The occupying Roman Army would be on high alert during the religious Festival of Passover that celebrated the liberation of Israel from slavery in Egypt.

It is into this heady mix that Jesus comes to make his bold move. It is obvious Jesus knew exactly what he was doing – he knew the Scriptures, he knew about the prophecies of Zechariah.

He had even arranged to acquire the appropriate beast – not a magnificent horse leading a cohort of heavily armed soldiers, but rather a humble donkey, a young foal colt that by this account needed to have mother there also.

‘Say to the daughter of Zion, see your king comes to you, gentle and riding on a donkey, on a colt, on the foal of a donkey.’

As Jesus begins to enter into Jerusalem, he is recognized, especially by those from up north, recognized as one of their own.

Recognized as the one who has brought healing and controversy, whose teaching is with a hitherto unknown authority. 

Is it these people that begin to cheer, wave and chant and shout out ‘Hosanna’ – Lord Save Us.’

‘When Jesus entered Jerusalem, the whole city was stirred and asked, ‘Who is this?’  The crowds answered, ‘This is Jesus, the prophet, from Nazareth in Galilee.’

Most likely, not at all the same crowd who would in a few days’ time shout for his death, for Jesus to be crucified.  Those people, in all probability, were a selective group mainly of Jerusalemites, southerners.

We will of course be rehearsing once more this cosmic drama of the man on the donkey and the man on the horse, both representing two Kingdoms coming toe to toe.

John’s account bristles with electricity as Jesus stands before Pilate. It is not easy to say for sure who is on trial.

Certainly, Pilate has power of a sort, the power that can bring death, and very often does.

In his Lenten book, ‘Dethroning Mammon’ Justin Welby discusses speaking ‘truth to power.’

‘What is truth’ asks Pilate.

That phrase is very much under discussion in our own day and age with much talk about fake news.

Jesus was to declare on one occasion, ‘I am the truth and the way and the life.’

Today our choice is to either to follow the man riding the horse or the man riding the donkey.

Should you choose to follow the man on the donkey you should be aware of where this is all heading?

It is towards the cross and crucifixion – before resurrection, new life and ascension.

The cross that speaks of suffering and that may come to us as indeed it comes to many of those who have chosen to follow the man on the donkey.
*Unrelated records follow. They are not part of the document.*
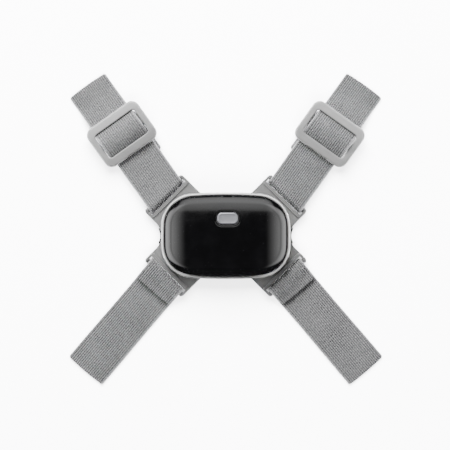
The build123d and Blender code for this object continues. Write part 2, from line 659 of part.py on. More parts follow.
def main():
    os.makedirs("parts", exist_ok=True)
    long_core, long_winding = long_antenna()
    cross_core, cross_winding = cross_antenna()
    nodes = {
        "cradle": cradle(),
        "back_pad": back_pad(),
        "front_shell": front_shell(),
        "rear_shell": rear_shell(),
        "shell_seal": seal_ring(0.02),
        "case_screws": case_screws(),
        "power_key": power_key(),
        "key_seal": key_seal(),
        "switch_body": switch_body(),
        "switch_plunger": switch_plunger(),
        "main_board": main_board(),
        "battery_cell": battery_cell(),
        "battery_foam": battery_foam(),
        "battery_plug": board_plug(),
        "battery_leads": battery_leads(),
        "long_antenna_core": long_core,
        "long_antenna_winding": long_winding,
        "cross_antenna_core": cross_core,
        "cross_antenna_winding": cross_winding,
        "flat_antenna_coil": loop_antenna(),
        "radio_shield": shield_can(),
        "radio_chip": radio_chip(),
        "buzzer": buzzer(),
        "vibration_motor": vibration_motor(),
        "status_light": status_light(),
        "charging_socket": charging_socket(),
    }
    sewn_top = 2 * WEB_THICK + LAYER_GAP
    for side, sign_x in (("left", -1), ("right", 1)):
        upper = (sign_x, 1, UPPER_ANGLE)
        lower = (sign_x, -1, LOWER_ANGLE)
        nodes[f"upper_{side}_webbing"] = strap_solid(
            upper_profile(), *upper, UPPER_LENGTH, UPPER_SQUARE
        )
        nodes[f"upper_{side}_adjuster"] = adjuster(*upper)
        nodes[f"lower_{side}_webbing"] = strap_solid(
            lower_profile(), *lower, LOWER_LENGTH, LOWER_SQUARE
        )
        sewn = ADJUSTER_DISTANCE - SEWN_END
        nodes[f"upper_{side}_stitching"] = [
            *stitch_row(*upper, sewn + 2.0, sewn_top),
            *stitch_row(*upper, sewn + 5.0, sewn_top),
        ]
        nodes[f"lower_{side}_stitching"] = stitch_row(*lower, FLAP_LENGTH - 1.8, sewn_top)
    for name, shape in nodes.items():
        save(name, shape)


main()
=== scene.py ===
"""Avalanche transceiver in its body harness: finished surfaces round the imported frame."""
import json
import math

import bmesh
import bpy
from bpy.props import FloatProperty, FloatVectorProperty, IntProperty, PointerProperty
from mathutils import Matrix, Vector


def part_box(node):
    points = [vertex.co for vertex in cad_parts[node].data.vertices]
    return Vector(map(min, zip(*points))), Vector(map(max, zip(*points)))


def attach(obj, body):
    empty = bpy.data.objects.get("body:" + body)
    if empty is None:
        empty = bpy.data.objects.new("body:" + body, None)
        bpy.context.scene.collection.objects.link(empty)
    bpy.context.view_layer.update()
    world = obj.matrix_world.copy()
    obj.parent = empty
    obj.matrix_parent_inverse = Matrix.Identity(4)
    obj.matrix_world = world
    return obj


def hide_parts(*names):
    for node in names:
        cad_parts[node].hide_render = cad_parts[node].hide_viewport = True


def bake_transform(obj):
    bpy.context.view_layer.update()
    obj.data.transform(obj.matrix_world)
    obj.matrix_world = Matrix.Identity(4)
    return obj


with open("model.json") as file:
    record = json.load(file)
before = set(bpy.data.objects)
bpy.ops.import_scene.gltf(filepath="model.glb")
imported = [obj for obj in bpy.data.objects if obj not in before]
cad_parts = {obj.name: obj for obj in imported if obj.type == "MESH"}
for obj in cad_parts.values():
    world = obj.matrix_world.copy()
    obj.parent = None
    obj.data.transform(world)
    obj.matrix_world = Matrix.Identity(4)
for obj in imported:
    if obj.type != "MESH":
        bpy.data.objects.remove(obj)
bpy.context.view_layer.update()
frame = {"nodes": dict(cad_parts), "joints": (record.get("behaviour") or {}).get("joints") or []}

bl_info = {
    "name": "Avalanche transceiver",
    "version": (1, 0, 0),
    "blender": (4, 5, 0),
    "location": "3D View > Sidebar > Transceiver",
    "description": "Body-worn transceiver in a cradle with four elastic straps",
    "category": "Object",
}

MM = 0.001
RIBS_HALF = 12.0   # the webbing's middle to its outermost rib, in millimetres
SIDES = (("left", -1), ("right", 1))
JOINTS = {joint["name"]: joint for joint in frame["joints"]}


# ------------------------------------------------------------------ sizes and colours
def millimetres(name, value, description):
    """A length that the panel shows, given here in millimetres."""
    return FloatProperty(
        name=name, description=description, default=value * MM, unit="LENGTH", precision=5
    )


def paint(name, code, description):
    """A colour that the panel shows, given here as an sRGB hex code."""
    return FloatVectorProperty(
        name=name, description=description, default=linear(code), subtype="COLOR", size=4, min=0, max=1
    )


def linear(code):
    """Linear red, green, blue and alpha of an sRGB hex code."""
    values = [int(code[i : i + 2], 16) / 255 for i in (1, 3, 5)]
    return (
        *[v / 12.92 if v <= 0.04045 else ((v + 0.055) / 1.055) ** 2.4 for v in values],
        1.0,
    )


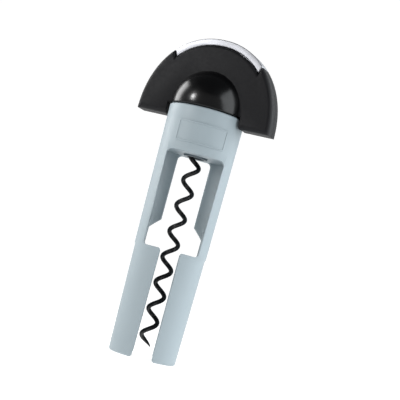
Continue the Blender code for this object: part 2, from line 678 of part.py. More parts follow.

However, more than that, despite the modesty of most depictions of the crucifixion, Jesus would have been stripped naked. In every sense of the word, he gave up everything.

Therefore the challenge is, are we ready to give up everything to follow the man on the donkey.

Our homes, jobs, families, position, prestige, money, as St Augustine said, ‘Jesus will be Lord of all or he will not be Lord at all.’

Saul was knocked of his horse, then as Paul, began to follow the man on the donkey with a willingness to give up everything and to follow him…

He wrote to the Philippians (3.8), ‘More than that, I also consider everything to be a loss in view of the surpassing value of knowing Christ Jesus my Lord. Because of him I have suffered the loss of all things and consider them as dung, so that I may gain Christ’

Our New Testament reading, also from Philippians, invites us to have the same mind as Christ Jesus as outlined in the wonderful ‘Hymn of Christ’ – in Greek called the ‘Hymn of the Kenosis’ – self-emptying.

However, in God’s economy things are often turned upside down.



What certainly looked like a dead would be messiah hanging on a Roman Cross, was not the end of the story at all, but only the beginning of a completely new chapter.

As we read in Colossians 2.15,

In this way, he disarmed the spiritual rulers and authorities. He shamed them publicly by his victory over them on the cross.

To follow the man on the horse and to align yourself with the rulers and authorities of this world leads to darkness, destruction and death.  You have only to look around you to see the truth of this.

To follow the man on the donkey leads to light, love and life – ‘I have come, said Jesus, that you might have life and life in all its fullness. ‘

I put before you today the words of Joshua 24.15

But if serving the LORD seems undesirable to you, then choose for yourselves this day whom you will serve, whether the gods your ancestors served beyond the Euphrates, or the gods of the Amorites, in whose land you are living. But as for me and my household, we will serve the LORD."

The man on the donkey or the man on the horse - it is your choice!